While Eriksson’s star is perhaps on the wane (he’s been out of work since being given the boot by Leicester City in the same week Nancy was dumped out of Strictly) Mourinho’s is still very much in the ascendancy.  Having just added La Liga to titles in three other countries the plaudits continue to rain down upon him, however less attention is paid to the huge budgets he has to work with and the players he has at his disposal.

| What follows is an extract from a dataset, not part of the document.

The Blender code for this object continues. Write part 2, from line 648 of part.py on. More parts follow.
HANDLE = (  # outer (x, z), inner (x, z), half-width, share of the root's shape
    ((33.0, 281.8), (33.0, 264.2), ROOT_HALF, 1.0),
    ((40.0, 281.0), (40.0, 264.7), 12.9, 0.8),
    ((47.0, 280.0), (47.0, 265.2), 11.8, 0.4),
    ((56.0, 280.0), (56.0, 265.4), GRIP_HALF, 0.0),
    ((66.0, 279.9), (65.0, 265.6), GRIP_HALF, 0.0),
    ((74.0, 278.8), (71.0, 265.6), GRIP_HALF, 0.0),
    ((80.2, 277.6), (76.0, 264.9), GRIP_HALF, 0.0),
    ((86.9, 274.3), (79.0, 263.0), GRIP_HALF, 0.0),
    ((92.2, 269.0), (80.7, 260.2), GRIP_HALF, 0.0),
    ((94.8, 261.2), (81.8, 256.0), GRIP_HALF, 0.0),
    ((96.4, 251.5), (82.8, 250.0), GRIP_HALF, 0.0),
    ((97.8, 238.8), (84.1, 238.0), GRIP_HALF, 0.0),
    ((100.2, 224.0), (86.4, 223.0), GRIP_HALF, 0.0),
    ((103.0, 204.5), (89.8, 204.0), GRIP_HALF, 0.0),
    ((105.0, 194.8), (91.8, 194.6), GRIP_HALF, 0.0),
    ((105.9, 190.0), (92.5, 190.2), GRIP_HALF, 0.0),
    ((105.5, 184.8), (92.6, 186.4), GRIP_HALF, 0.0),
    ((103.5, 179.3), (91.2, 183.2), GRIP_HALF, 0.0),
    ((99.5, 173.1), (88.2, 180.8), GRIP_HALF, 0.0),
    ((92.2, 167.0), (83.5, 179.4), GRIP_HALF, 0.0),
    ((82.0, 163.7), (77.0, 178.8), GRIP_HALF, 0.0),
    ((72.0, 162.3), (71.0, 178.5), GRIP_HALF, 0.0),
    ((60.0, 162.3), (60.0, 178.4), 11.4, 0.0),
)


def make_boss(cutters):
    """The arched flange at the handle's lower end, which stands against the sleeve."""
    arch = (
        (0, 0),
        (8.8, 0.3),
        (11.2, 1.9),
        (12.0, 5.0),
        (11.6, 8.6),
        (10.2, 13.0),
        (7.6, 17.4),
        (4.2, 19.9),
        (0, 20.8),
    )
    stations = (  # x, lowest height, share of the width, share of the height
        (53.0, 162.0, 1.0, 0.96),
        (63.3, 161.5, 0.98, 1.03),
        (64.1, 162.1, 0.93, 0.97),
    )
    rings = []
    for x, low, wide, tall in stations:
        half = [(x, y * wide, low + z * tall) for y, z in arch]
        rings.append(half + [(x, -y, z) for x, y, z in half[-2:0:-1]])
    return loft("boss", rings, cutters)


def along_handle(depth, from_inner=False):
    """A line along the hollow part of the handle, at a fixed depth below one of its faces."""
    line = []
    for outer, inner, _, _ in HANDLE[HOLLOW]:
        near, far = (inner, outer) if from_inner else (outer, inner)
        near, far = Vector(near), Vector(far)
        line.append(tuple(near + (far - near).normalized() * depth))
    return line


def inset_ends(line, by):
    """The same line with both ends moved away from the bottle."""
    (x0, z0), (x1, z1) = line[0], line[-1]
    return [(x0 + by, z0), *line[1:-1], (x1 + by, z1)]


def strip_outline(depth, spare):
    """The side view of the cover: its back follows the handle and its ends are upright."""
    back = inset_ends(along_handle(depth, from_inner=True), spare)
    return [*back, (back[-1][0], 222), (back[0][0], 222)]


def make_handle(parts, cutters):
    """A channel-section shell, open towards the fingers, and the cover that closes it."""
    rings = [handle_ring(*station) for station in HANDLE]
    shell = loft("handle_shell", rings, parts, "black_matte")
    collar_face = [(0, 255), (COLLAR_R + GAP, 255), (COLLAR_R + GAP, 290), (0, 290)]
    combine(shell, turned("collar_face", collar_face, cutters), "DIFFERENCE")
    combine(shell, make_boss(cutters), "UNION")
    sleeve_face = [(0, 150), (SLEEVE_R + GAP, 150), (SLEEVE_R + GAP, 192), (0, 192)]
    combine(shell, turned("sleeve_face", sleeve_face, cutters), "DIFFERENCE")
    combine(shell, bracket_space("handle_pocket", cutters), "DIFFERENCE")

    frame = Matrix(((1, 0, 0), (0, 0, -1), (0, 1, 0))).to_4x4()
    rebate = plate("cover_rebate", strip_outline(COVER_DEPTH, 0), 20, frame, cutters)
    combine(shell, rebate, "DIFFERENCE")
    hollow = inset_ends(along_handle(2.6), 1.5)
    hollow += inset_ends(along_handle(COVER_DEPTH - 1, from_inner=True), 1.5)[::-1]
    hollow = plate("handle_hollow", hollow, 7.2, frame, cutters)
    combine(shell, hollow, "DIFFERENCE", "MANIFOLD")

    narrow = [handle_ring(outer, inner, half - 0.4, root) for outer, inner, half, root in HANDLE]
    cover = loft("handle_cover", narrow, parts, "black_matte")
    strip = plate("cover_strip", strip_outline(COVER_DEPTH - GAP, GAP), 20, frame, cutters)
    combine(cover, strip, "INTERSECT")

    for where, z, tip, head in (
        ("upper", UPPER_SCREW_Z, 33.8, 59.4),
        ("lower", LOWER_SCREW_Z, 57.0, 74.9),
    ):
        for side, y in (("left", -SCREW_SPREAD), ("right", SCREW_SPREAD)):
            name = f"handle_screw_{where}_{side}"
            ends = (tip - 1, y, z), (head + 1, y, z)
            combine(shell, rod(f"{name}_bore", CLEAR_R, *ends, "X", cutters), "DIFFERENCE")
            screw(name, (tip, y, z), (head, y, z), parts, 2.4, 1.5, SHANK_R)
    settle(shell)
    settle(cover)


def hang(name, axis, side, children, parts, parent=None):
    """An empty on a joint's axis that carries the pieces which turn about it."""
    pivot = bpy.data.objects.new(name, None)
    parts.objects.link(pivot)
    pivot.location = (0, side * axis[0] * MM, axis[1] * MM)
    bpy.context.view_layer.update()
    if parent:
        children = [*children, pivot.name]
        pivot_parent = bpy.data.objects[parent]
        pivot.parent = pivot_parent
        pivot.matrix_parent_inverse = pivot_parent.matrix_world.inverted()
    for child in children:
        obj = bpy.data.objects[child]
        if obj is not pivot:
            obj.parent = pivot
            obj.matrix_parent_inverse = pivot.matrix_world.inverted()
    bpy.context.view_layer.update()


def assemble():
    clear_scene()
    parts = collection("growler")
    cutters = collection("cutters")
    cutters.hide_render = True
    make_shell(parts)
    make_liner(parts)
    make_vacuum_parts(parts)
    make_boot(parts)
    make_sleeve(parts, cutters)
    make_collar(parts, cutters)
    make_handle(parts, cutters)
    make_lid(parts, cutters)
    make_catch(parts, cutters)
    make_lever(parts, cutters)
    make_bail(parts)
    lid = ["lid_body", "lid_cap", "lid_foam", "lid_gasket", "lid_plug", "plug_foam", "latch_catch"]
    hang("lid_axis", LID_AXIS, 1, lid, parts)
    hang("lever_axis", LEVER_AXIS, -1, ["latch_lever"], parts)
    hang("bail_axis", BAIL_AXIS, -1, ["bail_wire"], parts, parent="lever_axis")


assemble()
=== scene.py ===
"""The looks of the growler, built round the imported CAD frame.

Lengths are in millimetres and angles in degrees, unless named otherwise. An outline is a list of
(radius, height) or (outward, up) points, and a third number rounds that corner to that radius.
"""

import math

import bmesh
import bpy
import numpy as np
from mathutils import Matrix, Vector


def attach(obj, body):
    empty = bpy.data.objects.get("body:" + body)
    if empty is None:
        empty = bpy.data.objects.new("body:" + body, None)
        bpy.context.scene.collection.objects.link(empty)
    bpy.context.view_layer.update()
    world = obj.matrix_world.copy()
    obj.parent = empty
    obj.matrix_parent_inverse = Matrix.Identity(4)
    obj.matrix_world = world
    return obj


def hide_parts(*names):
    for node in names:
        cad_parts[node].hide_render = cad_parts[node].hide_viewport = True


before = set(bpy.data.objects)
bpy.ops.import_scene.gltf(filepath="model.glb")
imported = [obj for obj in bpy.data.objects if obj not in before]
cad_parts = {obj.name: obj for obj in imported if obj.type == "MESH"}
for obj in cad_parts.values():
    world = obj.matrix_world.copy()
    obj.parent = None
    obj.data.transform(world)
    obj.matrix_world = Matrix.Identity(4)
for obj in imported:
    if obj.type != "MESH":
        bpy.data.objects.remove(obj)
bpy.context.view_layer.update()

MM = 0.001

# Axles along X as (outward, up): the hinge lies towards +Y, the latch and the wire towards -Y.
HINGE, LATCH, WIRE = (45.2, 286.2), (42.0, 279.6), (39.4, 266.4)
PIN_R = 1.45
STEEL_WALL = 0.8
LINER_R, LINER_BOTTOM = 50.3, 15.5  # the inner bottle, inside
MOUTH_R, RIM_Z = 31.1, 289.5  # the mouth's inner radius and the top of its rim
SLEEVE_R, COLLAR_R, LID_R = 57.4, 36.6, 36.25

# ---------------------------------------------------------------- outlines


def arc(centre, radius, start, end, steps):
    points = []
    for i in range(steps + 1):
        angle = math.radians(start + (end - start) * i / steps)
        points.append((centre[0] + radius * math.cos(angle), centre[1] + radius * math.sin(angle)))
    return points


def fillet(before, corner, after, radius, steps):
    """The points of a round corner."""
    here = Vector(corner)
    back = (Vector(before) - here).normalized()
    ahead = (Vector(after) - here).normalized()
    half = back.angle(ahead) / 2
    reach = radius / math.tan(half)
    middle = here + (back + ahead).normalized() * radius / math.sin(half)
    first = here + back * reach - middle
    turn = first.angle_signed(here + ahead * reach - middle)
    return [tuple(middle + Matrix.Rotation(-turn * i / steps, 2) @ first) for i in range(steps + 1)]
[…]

But I doubt the self-styled Special One cares too much.  Rarely one to shy away from the media spotlight he’s always willing to play up to the myth a prime example being in an American Express advert he stared in, and helped script, when he was at Chelsea.  The advert purported to show a day in Mourinho’s life starting when he arrives in his kitchen just in time to catch his daughter’s toast as it pops out of the toaster.  Next he takes her to school and puts up his umbrella before it starts raining (all the other fools have to run for cover).  The family business out of the way, it’s down to the day job and, having explained to his team what he wants them to do, he is the only person in the stadium who doesn’t celebrate when they follow his instructions and score a goal.  But why would he?  He knew exactly what was going to happen; he’s the manager and, of course, it’s all down to him.